Burkina Faso, dans l’intimité des silences menstruels
27 mai 2025L’histoire des menstruations au Burkina est celle d’une résilience discrète et d’une lente émancipation, dans un pays où des jeunes filles vivent encore leurs règles dans l’isolement.
Pendant longtemps, les menstruations ont été un sujet discret, presque tabou. Derrière ces silences, pourtant, des générations de femmes ont trouvé leurs propres manières de faire face à cette réalité biologique.
L’intimité des silences menstruels
À 65 ans, Fatimata replonge dans ses souvenirs d’adolescente, à une époque où parler des règles relevait presque du secret.
"À l’époque, les jeunes filles pouvaient se promener sans sous-vêtements. Quand les règles arrivaient, on se cachait. Si ta mère avait un peu d’argent, elle découpait un vieux pagne pour en faire une protection, puis t’en nouait un autre autour de la taille, comme une jupe. C’était avec ça que tu te déplaçais. Parfois, tu restais jusqu’à trois jours avec la même protection".
Cela pouvait même provoquer des blessures et des infections ajoute Fatimata : "Ensuite, on te donnait de l’eau pour te laver et on appliquait du beurre de karité pour soulager la douleur. Mais on ne jetait pas le tissu : il fallait le laver et le garder pour la prochaine fois, car on t’avait déjà expliqué comment le réutiliser."
Cette époque était marquée par la débrouille, le silence et l’absence de produits adaptés.
Mais les choses ont lentement évolué. Aujourd’hui, la parole se libère. Les jeunes filles ont davantage accès à l’information et à des produits d’hygiène plus sûrs, comme l’explique Balkissa, une jeune femme de 26 ans :
"J’ai eu mes premières règles à 16 ans. Bien avant, mes mamans en parlaient entre elles, et j’écoutais. Un matin, je me suis réveillée et j’ai vu que j’avais taché mon habit. J’ai pris un pagne, je l’ai déchiré pour m’en faire une protection. Aujourd’hui, j’utilise des serviettes hygiéniques lavables."
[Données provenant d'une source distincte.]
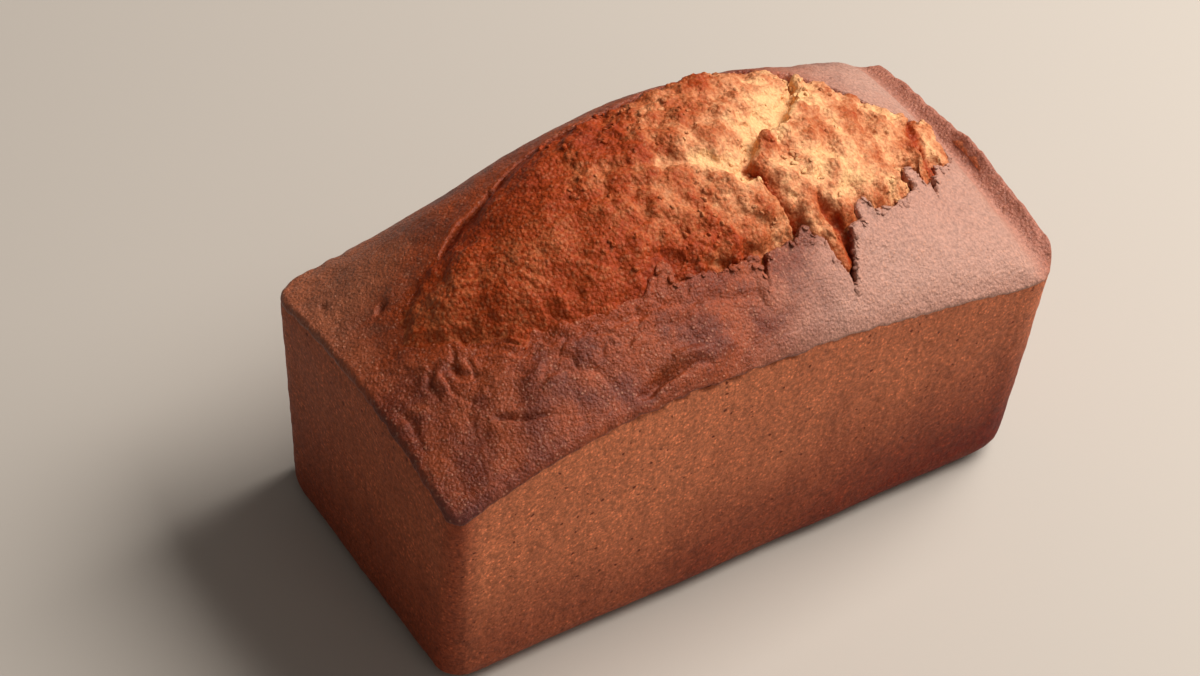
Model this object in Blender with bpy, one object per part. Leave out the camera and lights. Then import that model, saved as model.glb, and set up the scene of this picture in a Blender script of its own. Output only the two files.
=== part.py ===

L’accompagnement des mamans
Fatou, 43 ans, représente cette génération qui a grandi dans un monde encore imprégné de tabous, mais où les premières conversations mères-filles ont commencé à émerger, alors que les protections hygiéniques étaient rares, parfois coûteuses et peu accessibles dans les zones rurales :
"J’ai eu la chance que ma mère m’en parle à l’avance. Le jour où c’est arrivé, je suis allée la voir. Elle m’a accompagnée pour acheter du Vania, comme on l’appelait à l’époque. Elle m’a montré comment l’utiliser. Au début, c’est inconfortable, mais on s’y habitue. Elle m’a aussi donné des conseils, parce que pour elle, c’était le signe que j’étais devenue une femme", a-elle expliqué.
Si les pratiques ont évolué avec le temps, c’est grâce à la transmission intergénérationnelle, aux conseils des mères et à une parole féminine qui s’affirme progressivement.
Cependant, dans de nombreuses zones rurales du Burkina Faso, les menstruations restent encore enveloppées de silence et vécues dans l’inconfort, faute d’informations et de moyens adaptés.